Enough of Korea's DMB ! Let's see how Europe's DVB-H is doing.
The ETSI's official mobile TV techno since last year, DVB-H was considered more suitable than UMTS (capacity is an issue, even with the release 6 and MBMS - Multimedia Broadcast Multicast Service), DAB (the name sums it up : A stands for Audio and V for Video*), or Korea's DMB (even DMB-S requires costly terrestrial re-transmitters for an efficient coverage... and operators DO have to roll out UMTS anyway). Besides, the techno was pushed by a European player with kind of a telecom background : Nokia.
Nokia 7710 s were used for the bulk of the early trials of DVB-Handeld :
- an international triple play last year : M1 in Singapore, Sonera - Elisa in Finland and the more surprising Crown Castle in Pittsburgh.
- a spectacular spring-summer season featuring Canal+ (w SFR) and TPS (w Bouygues & Orange) in France or Telefonica in Spain
- a much awaited september trial with Ariqva's (formerly NTL Broadcast) : it's in Oxford, Shorts** are provided and O² capacity is required but the 500 users shouldn't have to row (Nokia said the batteries were powerful enough)
The US are clearly a key market : this is the place where all technos cohabit, where broadcasters rule over mobilecos... and if I can make it there I'll make it anywhere***.
No wonder the Korea Information Society Development Institute (KISDI) published a paper on "How Korean Telecom Companies Can Enter the US Satellite DMB Market ". The US have the same digital broadcasting standards as Korea for TV (ATSC or 8-VSB is different from Europe's DVB or Japan's ISDB - among the promoters of this "US HDTV" are USDTV), but for radio they have HD Radio (datacasting over digital radio as developed by iBiquity : terrestrial or satellite, XM Radio and Sirius Satellite leading on the sat side) instead of Korea's DMB or Japan's ISDB. Korea seems to dump ATSC for DMB for TV as well but since DVB-S already proved sustainable with SKYLife they gave DVB-H a symbolic try : KBS were the only broadcasters to play with the Ministry (MIC) and two broadcasting associations (the Korean Broadcasting Committee and the United Broadcasting Union). Of course, they are now playing along the others on DMB.
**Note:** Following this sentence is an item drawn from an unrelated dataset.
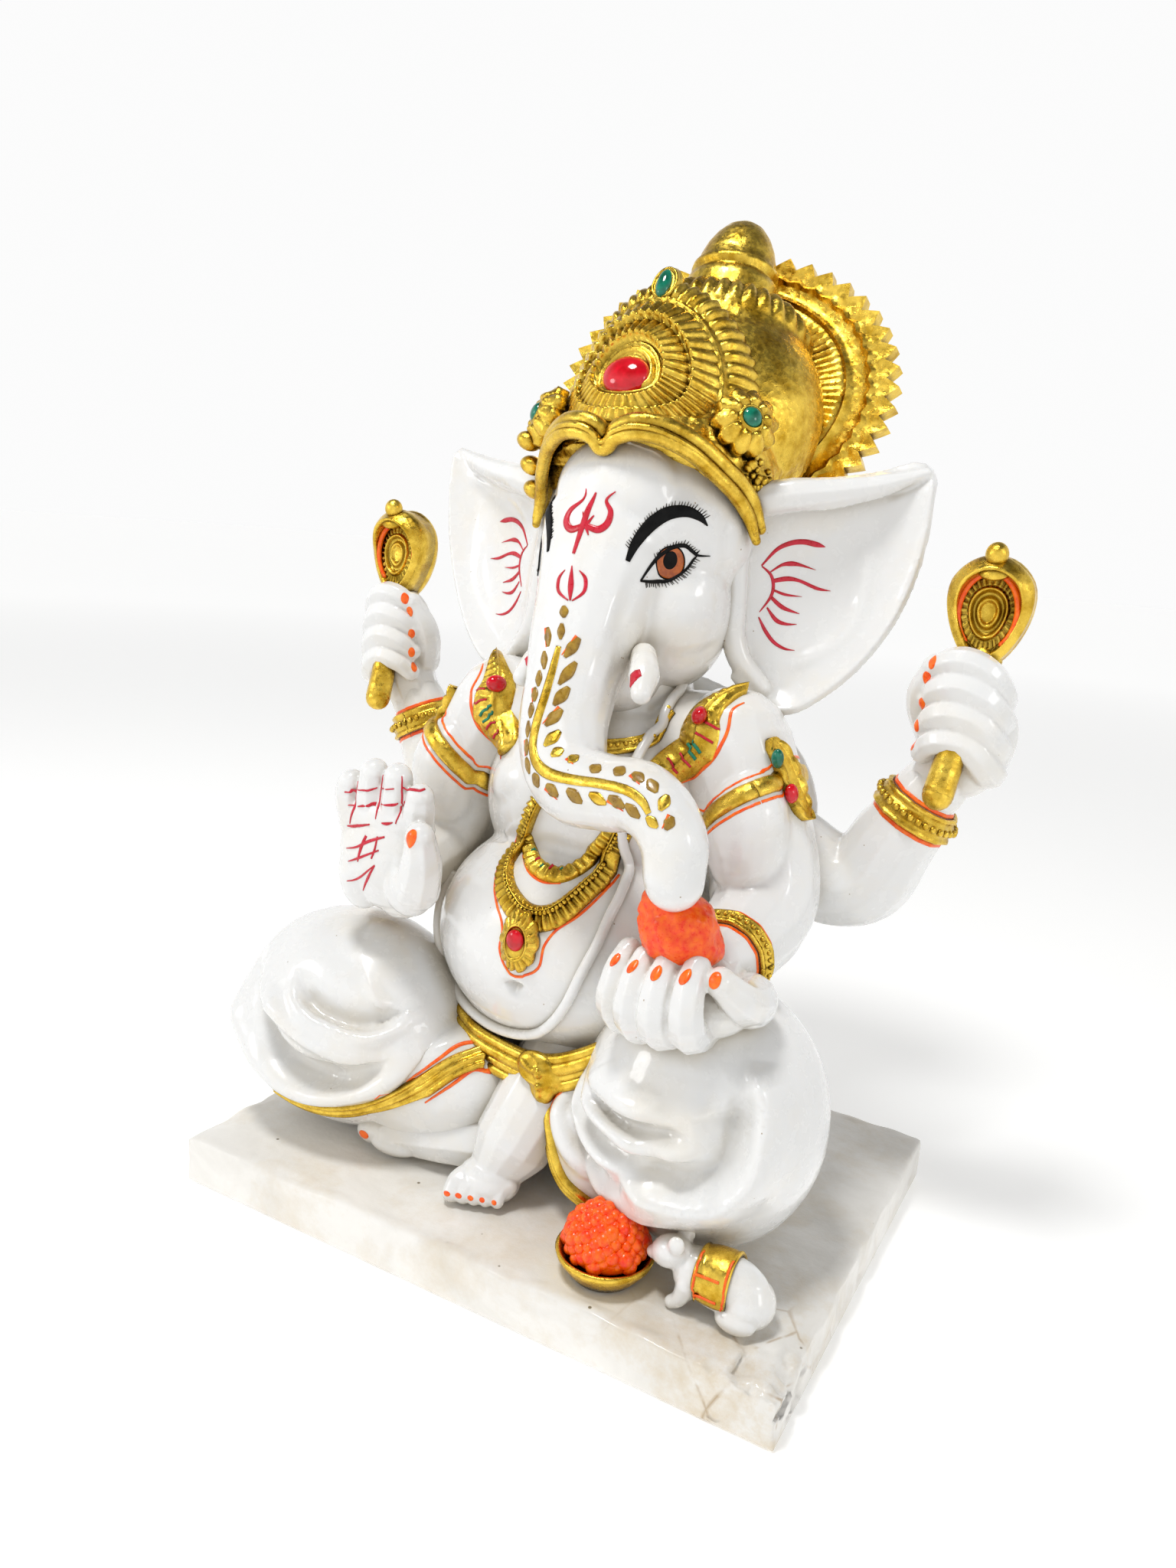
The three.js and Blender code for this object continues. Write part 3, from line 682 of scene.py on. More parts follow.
def makeArms():
    for side, word in bothSides:
        for arm, label in ((frontArm, "front"), (rearArm, "rear")):
            shape = bmesh.new()
            addRope(shape, [mirrorX(point, side) for point in arm["route"]], arm["radii"], 4, 10)
            if label == "front":
                addBall(shape, (side * 60, -2, 113), (15, 15, 14))
                addBall(shape, (side * 55, -10, 140), (13, 13, 20))
            shape = blendShape(shape, bodyLook["voxel"], 5)
            name = f"{label}{word}Arm"
            castPiece(name, shape, f"{label}_{word.lower()}_arm")


raisedFingers = ((-64, 146.5, 5.3), (-55, 151.5, 5.5), (-45.6, 151.5, 5.5), (-36.8, 146.5, 5.3))


def makeRaisedHand():
    shape = bmesh.new()
    addBall(shape, (-49.5, -49, 120), (18.5, 8.4, 18))
    addBall(shape, (-50, -49.5, 131), (18.5, 6.6, 9))
    addBall(shape, (-40, -50, 113), (9, 7.5, 11), (0, -20, 0))
    addBall(shape, (-58.5, -49, 113), (9, 7.2, 13))
    addBall(shape, (-47, -43, 110), (10.5, 10.5, 12))
    for x, top, radius in raisedFingers:
        addRope(shape, [(x * 0.8 - 10, -49, 124), (x, -50.5, 138), (x * 0.99, -51, top - radius)],
                [radius + 0.3, radius, radius * 0.86])
    addRope(shape, [(-37, -50, 112), (-32.5, -54, 121), (-32, -56, 130.5)], [8, 6.6, 4.8])
    shape = blendShape(shape, bodyLook["handVoxel"], 2)
    pressRidge(shape, [(-37, -58, 104), (-42, -58, 112), (-41, -58, 122), (-36, -58, 128)], -0.9, 1.3)
    castPiece("raisedHand", shape, "front_right_hand")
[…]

Nokia's approach of the US market doesn't look much impressive at first sight : I had to do something in the US but couldn't clinch any deal with any mobileco, so I took a towerco along with Idetic's MobiTV (major channels for $10 a month). But Crown Castle are a key partner for Verizon or Cingular in the US, and also an operator since they own their own frequencies : they paid $12.6M for a 10 year terrestrial license (5MHz, L-Band spectrum 1440-1790 MHz). Crown Castle also selected DiBcom for PC accesses, a French company seen at 3GSM and backed by an interesting crew : France's SGAM & Credit Agricole, USA's Freescale / Motorola Ventures, Australia's Convergent Technologies, Israel's Vertex Management, and Germany's Cipio Partners... both DiBcom and Convergent Technologies seeming rather Windows friendly companies.
The fact is that unlike DMB, DVB-H selected Windows Media for audio (WM along with AAC, vs BSAC for DMB) as well as for video (WM9 along with MPEG4 vs MPEG4 only for DMB). So we are not talking only about Nokia, but about a Nokia - Microsoft duo. Of course, Microsoft should also play competitive technos****, but what a pair for mobile TV...
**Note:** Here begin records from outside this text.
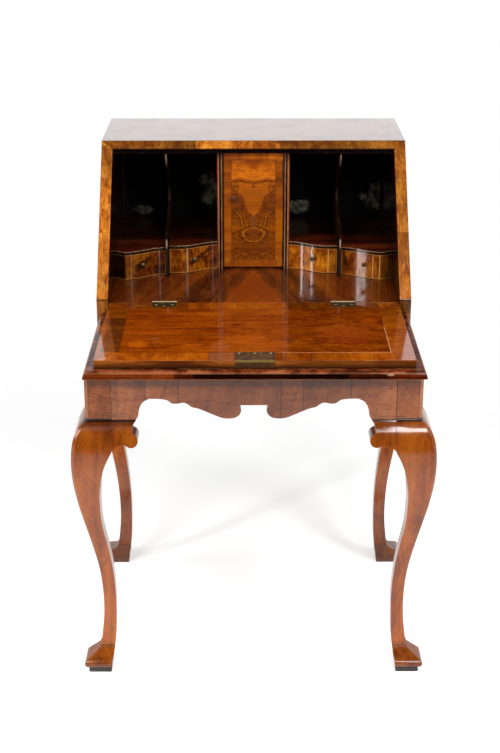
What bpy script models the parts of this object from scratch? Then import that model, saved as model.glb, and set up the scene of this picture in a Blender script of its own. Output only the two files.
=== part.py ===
"""Walnut bureau on a cabriole-leg stand, standing open as a writing desk.

X is left to right, Y runs from the sitter to the back and Z is up, in metres.
The origin is on the floor under the middle of the open bureau.
"""

import math

import bmesh
import bpy
from mathutils import Matrix, Vector

# Case: two sides cut to a slope, a top over them, and a box below the writing bed
CASE_WIDTH = 0.580
CASE_DEPTH = 0.426
TOP_DEPTH = 0.220
SLOPE_RISE = 0.2526
CASE_BOX_DEPTH = 0.115
SIDE_THICKNESS = 0.021
TOP_THICKNESS = 0.0145
BACK_THICKNESS = 0.009
BED_THICKNESS = 0.014
BOTTOM_THICKNESS = 0.012
RAIL_THICKNESS = 0.018
SEAM = 0.0003
SLIDE_GAP = 0.0005
SWING_GAP = 0.0004
CUT_OVERRUN = 0.004
FINE_SMOOTH = 40
LEG_SMOOTH = 35

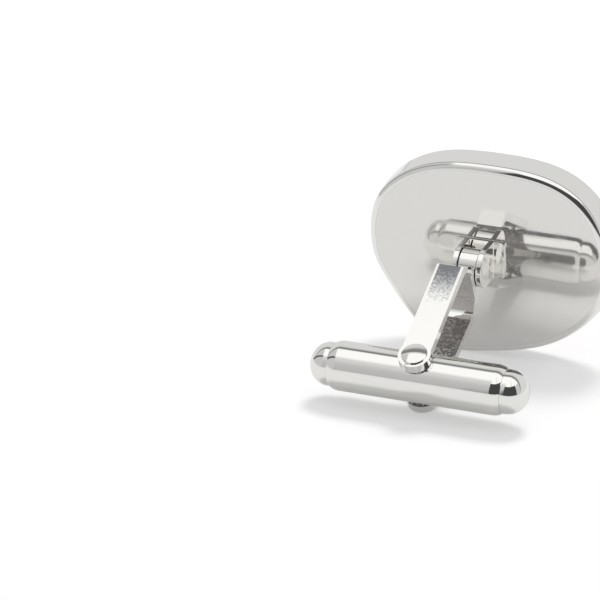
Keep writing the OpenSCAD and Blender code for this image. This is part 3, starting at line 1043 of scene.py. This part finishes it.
ramp = node(tree, "ValToRGB", {}, {0: math_node(tree, "DIVIDE", over_bar, 180)})
stops = ramp.color_ramp.elements
while len(stops) < len(TENT):
    stops.new(0.5)
# A stop changes its place in the list as it moves, so all are moved before any is coloured.
for stop, (degrees, light) in zip(stops, TENT):
    stop.position = degrees / 180
for stop, (degrees, light) in zip(stops, TENT):
    stop.color = grey(light)
front_half = between(over_bar, 0, 99, 4)
beside = math_node(tree, "SUBTRACT", 1, between(x, -0.70, 0.42, 0.05))
right_half = between(sideways, -68, 15.5, 2)
off_pole = node(tree, "VectorMath", {"operation": "DOT_PRODUCT"}, {0: way, 1: POLE_ACROSS})
pole = between(off_pole.outputs["Value"], -0.05, 0.05, 0.03)
cards = [
    (front_half, beside, WALL_LIGHT),
    (right_half, between(height, 46, 70, 2), PANEL_LIGHT),
    (between(sideways, -42, -38, 1.5), between(height, 46, 80, 2), SEAM_LIGHT),
    (right_half, between(height, 0, 45, 1.5), HOLE_LIGHT),
    (pole, fit(tree, x, 0.38, 0.5, 0, 1), POLE_LIGHT),
]
tent = ramp.outputs[0]
for columns, rows, light in cards:
    tent = place_card(tent, columns, rows, light)
background = tree.nodes["Background"]
tree.links.new(tent, background.inputs["Color"])
background.inputs["Strength"].default_value = BRIGHTEST * TENT_SHARE
print("tent of", len(stops), "stops and", len(cards), "cards")

# %% [markdown]
# One small lamp above and a little beyond the head gives the shadow its direction. A wide
# one would blur it away. It is hidden from mirror images, where only the tent shows, and the
# plain Standard view keeps white as white.
# %% Lamp
LAMP_TILT = math.radians(24)
LAMP_AT = 0.4
LAMP_SIZE = 0.12
LAMP_ENERGY = 0.85

bpy.ops.object.light_add(type="AREA", rotation=(LAMP_TILT, 0, 0),
                         location=(0, -LAMP_AT * math.sin(LAMP_TILT), LAMP_AT * math.cos(LAMP_TILT)))
lamp = bpy.context.object
lamp.name = "lamp"
lamp.data.size = LAMP_SIZE
lamp.data.energy = LAMP_ENERGY
lamp.visible_glossy = False
bpy.context.scene.view_settings.view_transform = "Standard"
print("lamp", LAMP_AT / MM, "mm from the table's middle")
* Yet, Virgin Mobile are investigating mobile TV over DAB (1,000 users in South-West England thanks to BT Livetime, BT Wholesale and Digital One's network). They're also soft-launching W-CDMA in few cities. In both cases, VirginRadio happened to play the crash tester for the Virgin Group : an early adopter of DAB (first trials 10 years ago), VR had already been available on 3G for a couple of weeks ("3G radio" with Sydus).
** Shorts International (A.K.A. Britshorts Ltd, also an Orange partner)
*** How about China then ? They do use DVB-T but are considering their own Digital Terrestrial Television Broadcasting (DTTB) standard while testing all others, including DVB-T, ATSC and ISDB-T. Mobile ? Don't mention it yet ?
**** This time, Qualcomm looks in a difficult position : they spent $800 on MediaFLO which won't be delivered before next year and neither Microsoft nor Korea are on board. The FCC seems more attracted by the "TV-Fi" concept.